__STATED EXERCISE__. Print every line of the listing exactly, please.

__SOURCE DATA__.
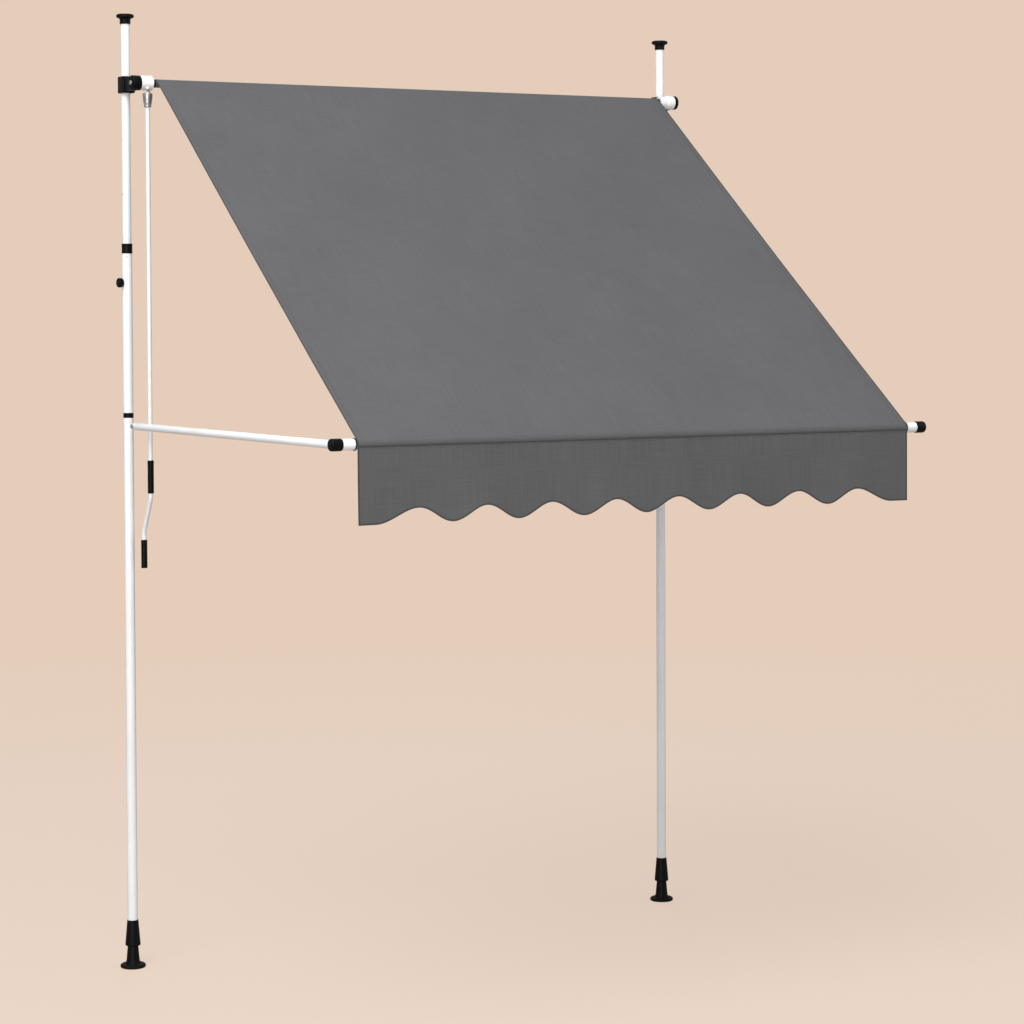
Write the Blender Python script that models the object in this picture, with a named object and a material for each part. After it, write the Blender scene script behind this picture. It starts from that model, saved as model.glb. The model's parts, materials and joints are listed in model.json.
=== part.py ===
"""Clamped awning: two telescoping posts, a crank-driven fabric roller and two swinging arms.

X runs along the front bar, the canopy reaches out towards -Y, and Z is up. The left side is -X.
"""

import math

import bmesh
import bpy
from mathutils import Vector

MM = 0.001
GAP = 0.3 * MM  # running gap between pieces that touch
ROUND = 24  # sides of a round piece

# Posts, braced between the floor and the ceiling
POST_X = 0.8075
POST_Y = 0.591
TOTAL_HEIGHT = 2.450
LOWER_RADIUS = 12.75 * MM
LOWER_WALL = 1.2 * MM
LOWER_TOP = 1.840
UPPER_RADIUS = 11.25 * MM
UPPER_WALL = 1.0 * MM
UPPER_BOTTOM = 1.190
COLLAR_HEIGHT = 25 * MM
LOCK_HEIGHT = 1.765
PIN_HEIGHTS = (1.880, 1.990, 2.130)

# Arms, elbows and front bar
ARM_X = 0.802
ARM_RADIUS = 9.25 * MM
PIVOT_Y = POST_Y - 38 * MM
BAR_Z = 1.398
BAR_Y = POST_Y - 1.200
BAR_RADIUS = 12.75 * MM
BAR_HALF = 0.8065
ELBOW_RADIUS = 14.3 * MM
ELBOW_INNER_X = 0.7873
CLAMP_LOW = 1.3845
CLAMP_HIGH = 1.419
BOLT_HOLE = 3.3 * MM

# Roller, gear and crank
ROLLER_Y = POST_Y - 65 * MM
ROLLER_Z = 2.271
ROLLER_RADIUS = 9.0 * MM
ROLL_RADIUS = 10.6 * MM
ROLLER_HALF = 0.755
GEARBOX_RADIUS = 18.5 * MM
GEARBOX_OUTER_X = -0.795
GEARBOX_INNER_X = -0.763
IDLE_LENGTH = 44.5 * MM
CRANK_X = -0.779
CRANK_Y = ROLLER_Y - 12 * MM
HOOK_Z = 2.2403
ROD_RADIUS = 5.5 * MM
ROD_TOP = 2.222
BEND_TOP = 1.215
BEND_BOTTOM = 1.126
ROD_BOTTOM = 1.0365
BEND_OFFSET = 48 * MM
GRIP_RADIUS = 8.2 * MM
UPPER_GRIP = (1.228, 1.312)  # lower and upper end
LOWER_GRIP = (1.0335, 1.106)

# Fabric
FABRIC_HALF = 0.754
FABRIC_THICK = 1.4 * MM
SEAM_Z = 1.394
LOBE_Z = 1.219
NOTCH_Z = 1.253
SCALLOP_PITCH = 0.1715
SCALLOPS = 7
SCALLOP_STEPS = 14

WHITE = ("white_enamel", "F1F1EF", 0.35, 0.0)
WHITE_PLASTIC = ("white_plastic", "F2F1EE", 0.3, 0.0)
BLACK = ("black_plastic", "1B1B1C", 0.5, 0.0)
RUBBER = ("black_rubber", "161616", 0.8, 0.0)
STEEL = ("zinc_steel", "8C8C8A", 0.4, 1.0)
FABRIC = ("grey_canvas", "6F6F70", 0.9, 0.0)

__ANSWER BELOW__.
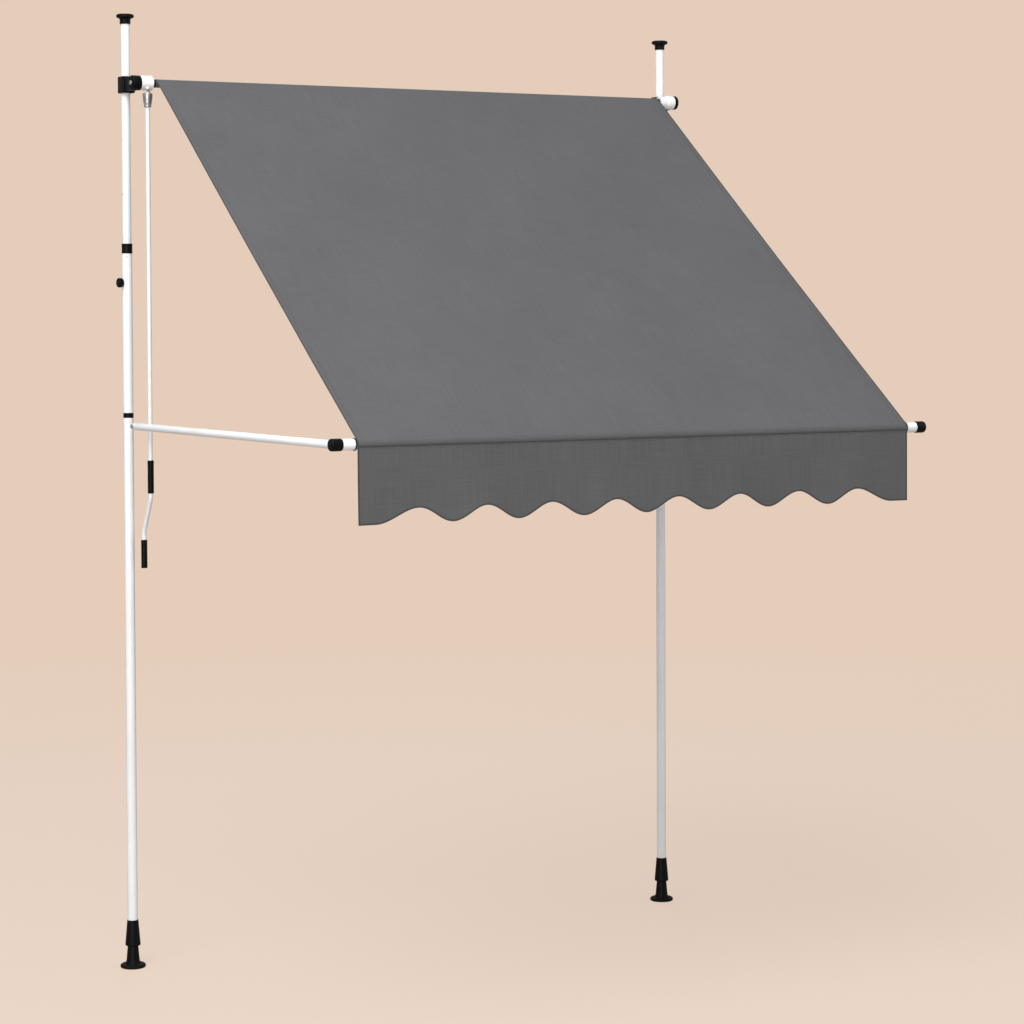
Write the Blender Python script that models the object in this picture, with a named object and a material for each part. After it, write the Blender scene script behind this picture. It starts from that model, saved as model.glb. The model's parts, materials and joints are listed in model.json.
=== part.py ===
"""Clamped awning: two telescoping posts, a crank-driven fabric roller and two swinging arms.

X runs along the front bar, the canopy reaches out towards -Y, and Z is up. The left side is -X.
"""

import math

import bmesh
import bpy
from mathutils import Vector

MM = 0.001
GAP = 0.3 * MM  # running gap between pieces that touch
ROUND = 24  # sides of a round piece

# Posts, braced between the floor and the ceiling
POST_X = 0.8075
POST_Y = 0.591
TOTAL_HEIGHT = 2.450
LOWER_RADIUS = 12.75 * MM
LOWER_WALL = 1.2 * MM
LOWER_TOP = 1.840
UPPER_RADIUS = 11.25 * MM
UPPER_WALL = 1.0 * MM
UPPER_BOTTOM = 1.190
COLLAR_HEIGHT = 25 * MM
LOCK_HEIGHT = 1.765
PIN_HEIGHTS = (1.880, 1.990, 2.130)

# Arms, elbows and front bar
ARM_X = 0.802
ARM_RADIUS = 9.25 * MM
PIVOT_Y = POST_Y - 38 * MM
BAR_Z = 1.398
BAR_Y = POST_Y - 1.200
BAR_RADIUS = 12.75 * MM
BAR_HALF = 0.8065
ELBOW_RADIUS = 14.3 * MM
ELBOW_INNER_X = 0.7873
CLAMP_LOW = 1.3845
CLAMP_HIGH = 1.419
BOLT_HOLE = 3.3 * MM

# Roller, gear and crank
ROLLER_Y = POST_Y - 65 * MM
ROLLER_Z = 2.271
ROLLER_RADIUS = 9.0 * MM
ROLL_RADIUS = 10.6 * MM
ROLLER_HALF = 0.755
GEARBOX_RADIUS = 18.5 * MM
GEARBOX_OUTER_X = -0.795
GEARBOX_INNER_X = -0.763
IDLE_LENGTH = 44.5 * MM
CRANK_X = -0.779
CRANK_Y = ROLLER_Y - 12 * MM
HOOK_Z = 2.2403
ROD_RADIUS = 5.5 * MM
ROD_TOP = 2.222
BEND_TOP = 1.215
BEND_BOTTOM = 1.126
ROD_BOTTOM = 1.0365
BEND_OFFSET = 48 * MM
GRIP_RADIUS = 8.2 * MM
UPPER_GRIP = (1.228, 1.312)  # lower and upper end
LOWER_GRIP = (1.0335, 1.106)

# Fabric
FABRIC_HALF = 0.754
FABRIC_THICK = 1.4 * MM
SEAM_Z = 1.394
LOBE_Z = 1.219
NOTCH_Z = 1.253
SCALLOP_PITCH = 0.1715
SCALLOPS = 7
SCALLOP_STEPS = 14

WHITE = ("white_enamel", "F1F1EF", 0.35, 0.0)
WHITE_PLASTIC = ("white_plastic", "F2F1EE", 0.3, 0.0)
BLACK = ("black_plastic", "1B1B1C", 0.5, 0.0)
RUBBER = ("black_rubber", "161616", 0.8, 0.0)
STEEL = ("zinc_steel", "8C8C8A", 0.4, 1.0)
FABRIC = ("grey_canvas", "6F6F70", 0.9, 0.0)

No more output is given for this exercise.